Essas brincadeiras com suas tradicionais e eficazes técnicas corporais foram passando de geração em geração de forma oral e por meio de vivências lúdicas, como nos relata o professor Jocimar Daolio: “Qualquer técnica corporal pode ser transmitida por meio do recurso oral. Pode ser contada, descrita, relatada. Mas pode também ser transmitida pelo movimento em si, como expressão simbólica de valores aceitos na sociedade. Quem transmite acredita e pratica aquele gesto. Quem recebe a transmissão aceita, aprende e passa a imitar aquele movimento. Enfim, é um gesto eficaz”.
Mas, infelizmente, notamos que algo abalou as estruturas simbólicas desta transmissão cultural que, desde então, avançava num ritmo contínuo até por volta de meados do século XX.
Cada vez mais crianças identificam menos brincadeiras ao descansar os olhos no quadro de Brueghel, não são mais as mesmas brincadeiras que alimentam o imaginário das crianças, não são mais os mesmos símbolos representados, logo não são mais as mesmas técnicas corporais delineadas que extravasam ao uso dos corpos infantis.
De 1560 até meados do século XX o mundo passou por incontáveis avanços e transformações, porém as brincadeiras sobreviveram a todas possíveis intempéries culturais.
Entretanto, no final do século XX, talvez se possa dizer, correndo o risco de sermos demasiados precipitados, de que os jogos e a cultura lúdica sofreram intensas ressignificações, reestruturações e modificações, principalmente devido ao intenso avanço tecnológico e profundas mudanças nos hábitos sociais, notadamente, nos grandes centros urbanos. Vivemos uma nova era, com novos jogos e uma nova cultura lúdica, logo o corpo mudou.
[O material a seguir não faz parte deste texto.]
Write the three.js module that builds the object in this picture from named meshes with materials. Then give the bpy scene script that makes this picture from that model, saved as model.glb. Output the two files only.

Com esta reflexão final, chegamos ao futebol. Ou melhor, poderíamos por meio desta ponderação histórica compreender o processo de co-construção do universo da cultura lúdica das brincadeiras de bola com os pés do brasileiro.
Cultura esta, que segundo a tese da Pedagogia da Rua defendida pelo Professor João Batista Freire, possibilitou a construção de um estilo peculiar do brasileiro jogar futebol, denominado futebol arte.
Contudo, o que especulamos com este projeto de ensaio é inferir sobre a possibilidade de nossa cultura lúdica estar sofrendo significativas mudanças, as quais acarretam alterações nas técnicas corporais, que por sua vez afetam a influência sobre a formação do jovem jogador de futebol.
Portanto, este jogador antes se formava na rua, brincando de determinado modo, a partir de certas brincadeiras, o que gerava uma técnica corporal e suas conseqüências, porém de uns tempos para cá, estas brincadeiras estão mudando, logo podemos vislumbrar e explicar o motivo pelo qual o Brasil vem perdendo suas idiossincrasias ludopédicas.